## TASK OBJECTIVE:
Filter this data down to the lines that hold "from", and copy them.

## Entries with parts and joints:
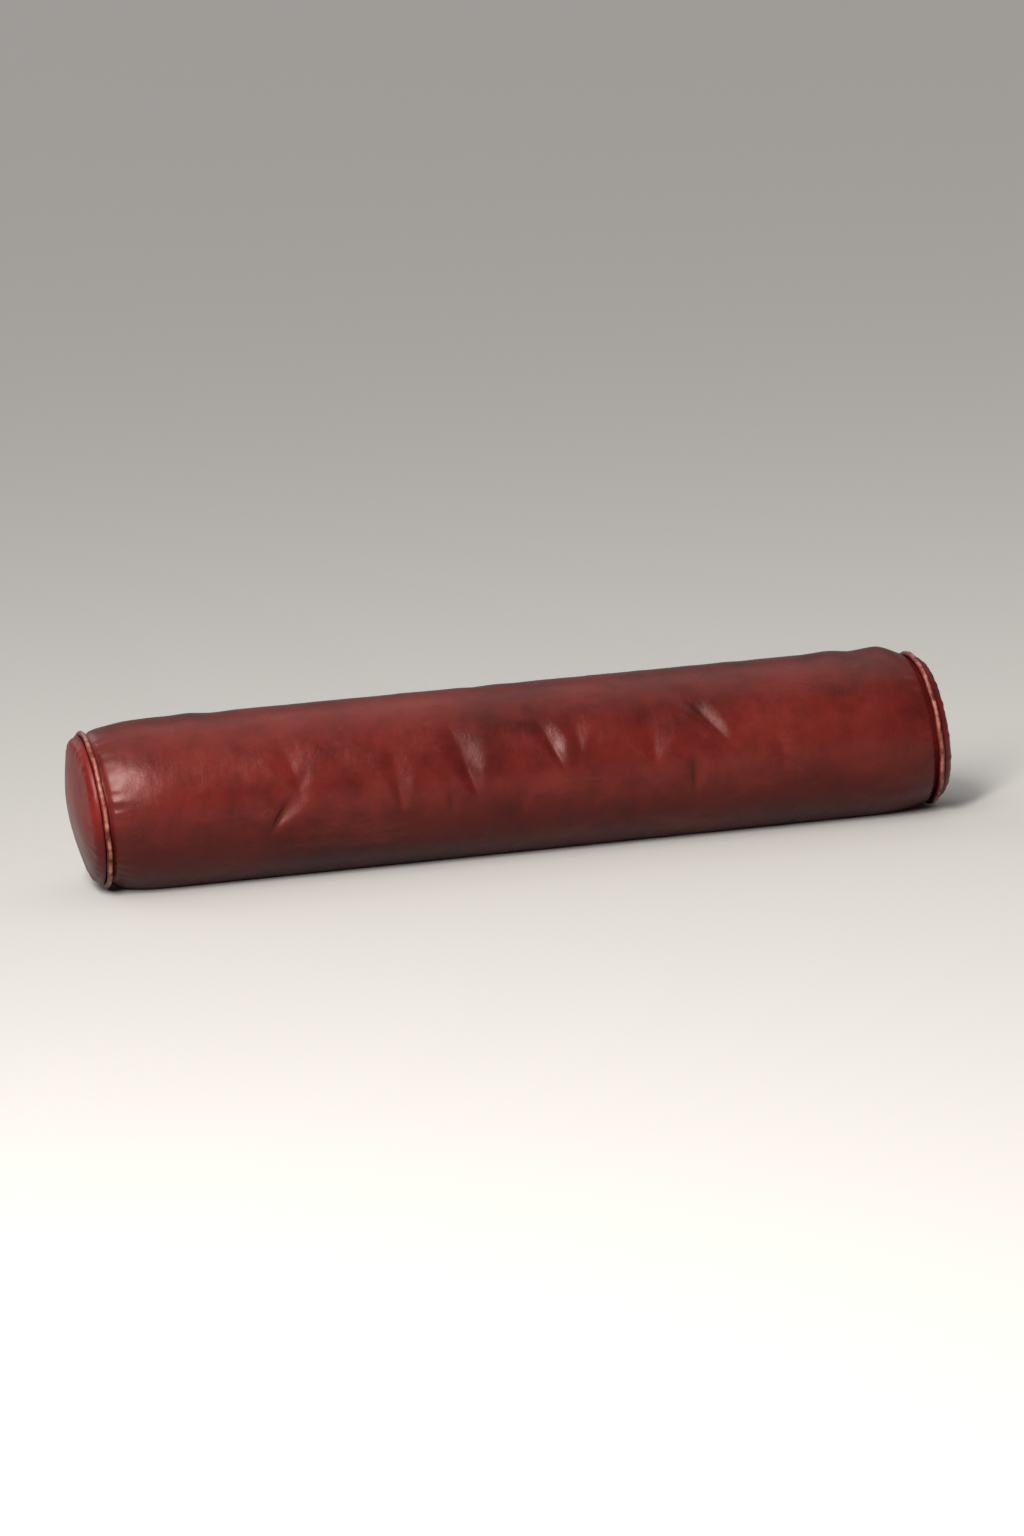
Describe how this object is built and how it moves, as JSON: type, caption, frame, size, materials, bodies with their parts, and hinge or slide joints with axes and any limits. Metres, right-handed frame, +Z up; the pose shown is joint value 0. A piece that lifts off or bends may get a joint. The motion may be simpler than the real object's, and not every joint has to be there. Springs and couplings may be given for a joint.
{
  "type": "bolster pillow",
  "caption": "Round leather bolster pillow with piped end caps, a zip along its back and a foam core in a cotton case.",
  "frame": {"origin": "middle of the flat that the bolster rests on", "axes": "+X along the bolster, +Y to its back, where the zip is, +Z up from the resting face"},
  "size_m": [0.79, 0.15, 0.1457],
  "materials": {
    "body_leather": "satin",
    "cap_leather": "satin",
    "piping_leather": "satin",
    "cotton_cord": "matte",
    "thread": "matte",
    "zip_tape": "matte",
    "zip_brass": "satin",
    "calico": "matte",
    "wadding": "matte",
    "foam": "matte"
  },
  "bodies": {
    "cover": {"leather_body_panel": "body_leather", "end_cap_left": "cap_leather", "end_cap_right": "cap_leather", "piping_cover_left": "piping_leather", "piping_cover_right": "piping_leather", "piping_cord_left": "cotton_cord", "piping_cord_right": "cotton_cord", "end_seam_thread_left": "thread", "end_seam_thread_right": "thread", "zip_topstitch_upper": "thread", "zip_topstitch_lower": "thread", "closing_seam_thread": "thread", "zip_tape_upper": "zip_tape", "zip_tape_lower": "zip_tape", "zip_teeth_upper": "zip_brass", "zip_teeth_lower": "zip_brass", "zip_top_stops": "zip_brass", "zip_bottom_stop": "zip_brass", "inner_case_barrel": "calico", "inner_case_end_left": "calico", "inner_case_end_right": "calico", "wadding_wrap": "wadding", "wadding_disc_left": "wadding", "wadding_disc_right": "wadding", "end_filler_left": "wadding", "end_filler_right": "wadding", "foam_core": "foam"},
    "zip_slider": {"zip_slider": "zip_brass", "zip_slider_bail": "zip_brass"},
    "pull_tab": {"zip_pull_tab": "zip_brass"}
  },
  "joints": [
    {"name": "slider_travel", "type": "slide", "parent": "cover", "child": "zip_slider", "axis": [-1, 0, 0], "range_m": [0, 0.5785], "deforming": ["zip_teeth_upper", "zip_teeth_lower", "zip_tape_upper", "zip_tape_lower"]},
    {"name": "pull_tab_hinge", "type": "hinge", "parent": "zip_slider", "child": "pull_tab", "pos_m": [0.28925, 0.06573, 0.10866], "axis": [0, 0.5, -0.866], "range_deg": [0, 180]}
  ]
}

--

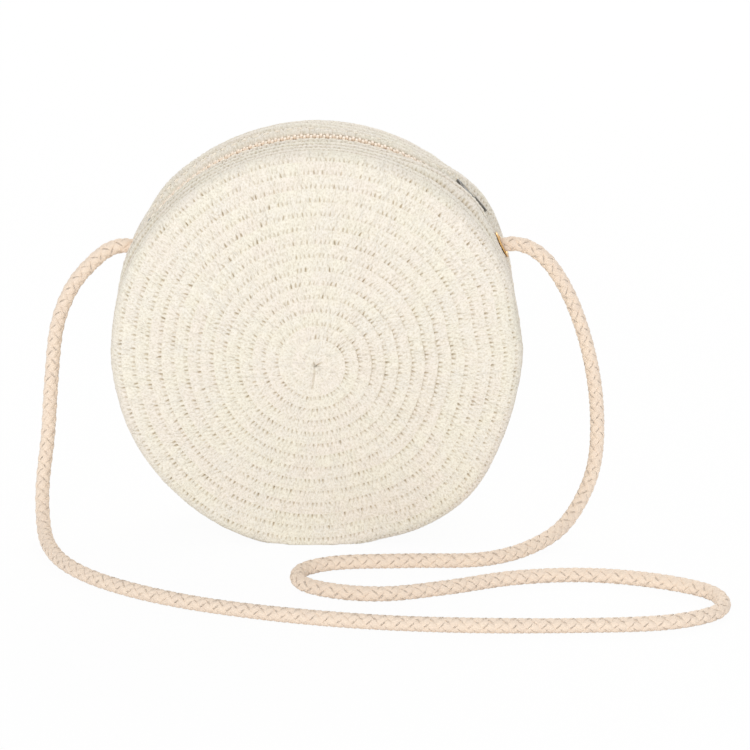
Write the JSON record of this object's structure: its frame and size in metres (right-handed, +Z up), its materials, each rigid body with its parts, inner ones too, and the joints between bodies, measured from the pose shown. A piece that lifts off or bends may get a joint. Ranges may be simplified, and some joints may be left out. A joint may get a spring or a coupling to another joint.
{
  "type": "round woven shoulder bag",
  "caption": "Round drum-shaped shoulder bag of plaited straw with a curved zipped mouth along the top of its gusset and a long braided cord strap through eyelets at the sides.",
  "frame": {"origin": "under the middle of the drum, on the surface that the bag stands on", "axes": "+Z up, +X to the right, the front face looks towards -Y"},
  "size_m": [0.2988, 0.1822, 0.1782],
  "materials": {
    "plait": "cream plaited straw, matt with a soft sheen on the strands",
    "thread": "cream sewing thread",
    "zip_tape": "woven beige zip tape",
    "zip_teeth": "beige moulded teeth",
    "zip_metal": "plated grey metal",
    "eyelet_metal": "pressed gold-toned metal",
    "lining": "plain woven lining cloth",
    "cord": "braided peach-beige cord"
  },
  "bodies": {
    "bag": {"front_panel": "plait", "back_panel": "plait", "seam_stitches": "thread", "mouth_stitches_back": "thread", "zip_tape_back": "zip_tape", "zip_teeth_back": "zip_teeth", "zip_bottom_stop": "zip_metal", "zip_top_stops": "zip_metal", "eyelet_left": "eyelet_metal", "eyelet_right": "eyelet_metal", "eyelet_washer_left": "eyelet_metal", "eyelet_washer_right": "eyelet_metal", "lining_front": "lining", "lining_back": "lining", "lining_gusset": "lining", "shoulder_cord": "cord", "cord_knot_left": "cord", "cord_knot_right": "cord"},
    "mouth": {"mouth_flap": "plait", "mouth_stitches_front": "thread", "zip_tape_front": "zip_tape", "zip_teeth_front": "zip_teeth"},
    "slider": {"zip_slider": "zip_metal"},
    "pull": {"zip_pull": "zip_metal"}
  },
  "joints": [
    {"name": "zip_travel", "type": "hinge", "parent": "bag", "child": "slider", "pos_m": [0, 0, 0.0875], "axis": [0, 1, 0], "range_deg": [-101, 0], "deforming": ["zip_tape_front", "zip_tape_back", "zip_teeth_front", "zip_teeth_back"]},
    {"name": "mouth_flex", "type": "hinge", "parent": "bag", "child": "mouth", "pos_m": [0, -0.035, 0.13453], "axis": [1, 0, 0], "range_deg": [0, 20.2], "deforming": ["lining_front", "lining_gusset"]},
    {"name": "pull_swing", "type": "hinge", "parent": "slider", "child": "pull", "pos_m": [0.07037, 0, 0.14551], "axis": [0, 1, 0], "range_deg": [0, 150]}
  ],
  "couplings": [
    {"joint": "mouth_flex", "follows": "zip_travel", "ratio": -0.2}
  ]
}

* * *

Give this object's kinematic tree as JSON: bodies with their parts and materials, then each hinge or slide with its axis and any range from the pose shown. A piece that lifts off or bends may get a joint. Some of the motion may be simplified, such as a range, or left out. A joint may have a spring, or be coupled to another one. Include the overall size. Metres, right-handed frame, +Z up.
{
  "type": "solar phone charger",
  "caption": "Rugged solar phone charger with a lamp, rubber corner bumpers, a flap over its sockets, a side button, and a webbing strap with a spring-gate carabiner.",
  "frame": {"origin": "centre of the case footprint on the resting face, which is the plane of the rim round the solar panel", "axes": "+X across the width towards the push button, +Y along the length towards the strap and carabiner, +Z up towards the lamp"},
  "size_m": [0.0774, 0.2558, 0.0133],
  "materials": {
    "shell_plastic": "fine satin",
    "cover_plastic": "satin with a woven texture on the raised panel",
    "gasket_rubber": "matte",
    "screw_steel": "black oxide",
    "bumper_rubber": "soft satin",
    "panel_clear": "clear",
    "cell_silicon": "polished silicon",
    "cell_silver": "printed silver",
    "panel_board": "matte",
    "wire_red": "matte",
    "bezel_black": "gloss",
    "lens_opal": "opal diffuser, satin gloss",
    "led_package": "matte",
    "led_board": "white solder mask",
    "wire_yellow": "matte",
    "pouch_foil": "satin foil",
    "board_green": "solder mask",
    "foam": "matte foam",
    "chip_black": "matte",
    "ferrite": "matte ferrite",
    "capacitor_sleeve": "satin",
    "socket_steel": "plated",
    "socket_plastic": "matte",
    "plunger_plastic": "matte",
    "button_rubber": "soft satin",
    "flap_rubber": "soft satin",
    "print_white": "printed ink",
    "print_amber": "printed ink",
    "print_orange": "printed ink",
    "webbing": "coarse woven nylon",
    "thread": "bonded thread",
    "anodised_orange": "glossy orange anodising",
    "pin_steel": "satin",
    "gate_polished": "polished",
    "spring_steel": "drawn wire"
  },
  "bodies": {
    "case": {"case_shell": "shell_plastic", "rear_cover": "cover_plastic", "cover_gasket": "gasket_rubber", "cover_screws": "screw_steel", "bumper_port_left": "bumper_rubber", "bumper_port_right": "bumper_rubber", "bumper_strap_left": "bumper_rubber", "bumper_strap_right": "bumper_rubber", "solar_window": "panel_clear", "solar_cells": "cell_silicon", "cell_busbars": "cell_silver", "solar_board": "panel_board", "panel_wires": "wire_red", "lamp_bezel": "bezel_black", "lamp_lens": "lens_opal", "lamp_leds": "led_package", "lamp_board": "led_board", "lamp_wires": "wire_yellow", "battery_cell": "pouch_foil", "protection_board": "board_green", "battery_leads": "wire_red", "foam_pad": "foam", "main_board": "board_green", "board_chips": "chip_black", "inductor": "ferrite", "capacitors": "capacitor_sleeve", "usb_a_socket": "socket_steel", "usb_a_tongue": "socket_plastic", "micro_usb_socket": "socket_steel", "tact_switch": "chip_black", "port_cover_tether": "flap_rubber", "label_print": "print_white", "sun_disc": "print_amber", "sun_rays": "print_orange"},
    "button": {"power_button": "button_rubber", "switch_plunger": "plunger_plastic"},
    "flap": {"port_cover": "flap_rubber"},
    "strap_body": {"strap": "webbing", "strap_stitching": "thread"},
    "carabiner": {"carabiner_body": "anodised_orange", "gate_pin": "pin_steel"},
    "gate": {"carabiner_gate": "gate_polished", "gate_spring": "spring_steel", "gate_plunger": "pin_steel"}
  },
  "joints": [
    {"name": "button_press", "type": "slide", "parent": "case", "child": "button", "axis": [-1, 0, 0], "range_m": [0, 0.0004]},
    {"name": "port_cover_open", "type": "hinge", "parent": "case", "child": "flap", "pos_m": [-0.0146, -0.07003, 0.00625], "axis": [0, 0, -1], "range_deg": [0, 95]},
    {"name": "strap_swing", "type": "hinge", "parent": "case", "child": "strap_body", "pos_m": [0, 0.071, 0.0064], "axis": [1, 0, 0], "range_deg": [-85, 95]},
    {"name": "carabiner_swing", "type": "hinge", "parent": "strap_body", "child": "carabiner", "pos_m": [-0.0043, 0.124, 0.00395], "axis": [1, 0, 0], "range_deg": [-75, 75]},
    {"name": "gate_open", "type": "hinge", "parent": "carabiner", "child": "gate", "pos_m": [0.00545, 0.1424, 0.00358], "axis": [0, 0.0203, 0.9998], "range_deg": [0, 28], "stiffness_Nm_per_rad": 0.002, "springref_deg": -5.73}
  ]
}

## TASK RESULT:
  "frame": {"origin": "middle of the flat that the bolster rests on", "axes": "+X along the bolster, +Y to its back, where the zip is, +Z up from the resting face"},
Write the JSON record of this object's structure: its frame and size in metres (right-handed, +Z up), its materials, each rigid body with its parts, inner ones too, and the joints between bodies, measured from the pose shown. A piece that lifts off or bends may get a joint. Ranges may be simplified, and some joints may be left out. A joint may get a spring or a coupling to another joint.
Give this object's kinematic tree as JSON: bodies with their parts and materials, then each hinge or slide with its axis and any range from the pose shown. A piece that lifts off or bends may get a joint. Some of the motion may be simplified, such as a range, or left out. A joint may have a spring, or be coupled to another one. Include the overall size. Metres, right-handed frame, +Z up.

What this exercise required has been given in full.